A statement, especially towards online media and advertising that steal our time without giving anything valuable back. Corporate sites should also be examined under this principle.


Radical Self-reliance
Burning Man encourages the individual to discover,moving their body and rely upon inner strengths.

The learning here? No matter what you do, the users of your site, app, or digital installation will always be alone. No matter how great a 'call-to-action' can help you. Enabling (and making it attractive for) the user to explore and discover things is the fundamental task.

Radical Self-expression
Radical self-expression arises from the unique gifts of the individual. No one other than the individual or a collaborating group can determine the content.

You will not truly reach a user if you do not understand which product and experience best suit their needs. And truly respect them.

Communal Effort
Our community values creative cooperation and collaboration. We strive to produce, promote and protect social networks, public spaces, works of art and various methods of communication. Okay, we don't need to emphasize the insights provided by this rule, do we?

Civic Responsibility
We value civil society. Community members should assume responsibility for public welfare and endeavor to communicate those responsibilities

No digital solution exists in a vacuum. Do the right thing - but what could that be? We should remember that technological progress is at the heart of our job. And sometimes it even has the potential to influence society. We should appreciate that - and not neglect it.


Leaving No Trace
We are committed to leaving no physical trace of our activities wherever we gather. We clean up after ourselves and endeavor, whenever possible, to leave such places in a better state than when we found them.

Oh dear. We could design with fewer bright pixels to save electricity. But otherwise, leaving no trace in the digital realm, what could that mean? I think it's again a mix of a structured user experience and a design that delights users and doesn't add to the digital landfill.

Participation
Our community is committed to a radically participatory ethic. We believe that transformative change, whether in the individual or in society, can occur only through the medium of deeply personal participation.
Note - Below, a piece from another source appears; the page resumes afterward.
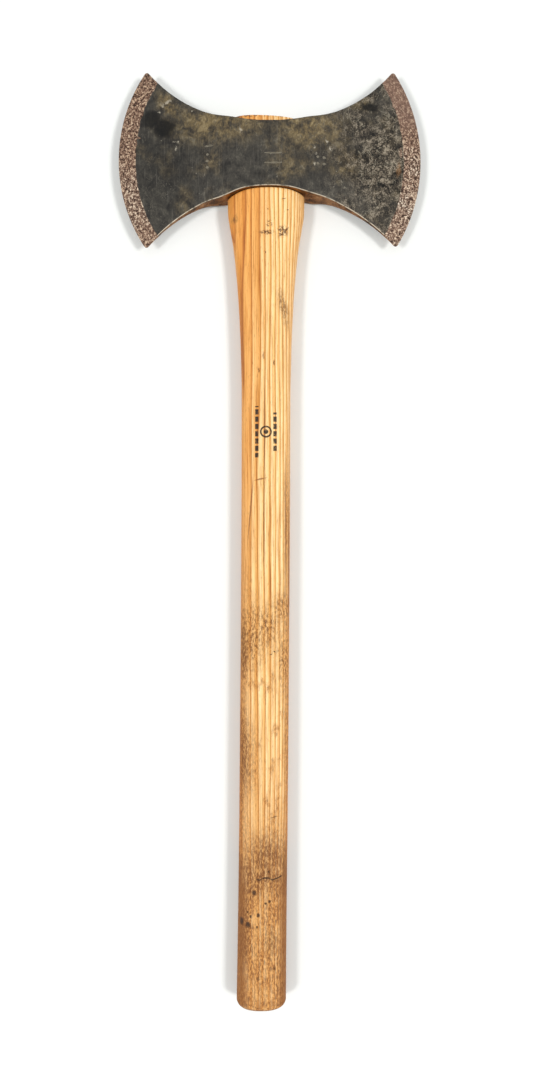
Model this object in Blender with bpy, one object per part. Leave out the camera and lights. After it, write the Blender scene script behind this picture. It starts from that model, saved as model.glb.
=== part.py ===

Involvement is the keyword. Involving people in product development and iterative prototyping. Participation is agile; it is not done once and then checked off. It's more a matter of dosage, which should be decided based on one's strategy and objectives: An inspiring persona? A focus group? Qualitative analysis or representative user study? At its core, measuring and adapting must be cyclical components of every project. Unfortunately, this is usually the hardest to convey to the client - as you start with more questions than answers.


Immediacy
Immediate experience is, in many ways, the most important touchstone of value in our culture. We seek to overcome barriers that stand between us and a recognition of our inner selves, the reality of those around us, participation in society, and contact with a natural world exceeding human powers. No idea can substitute for this experience.

To put it bluntly: We should design the digital world in such a way that we overcome barriers instead of erecting new ones. We should reflect and enhance reality to create immediate, exciting experiences. Yes, in the end, the simplest things are the hardest to achieve.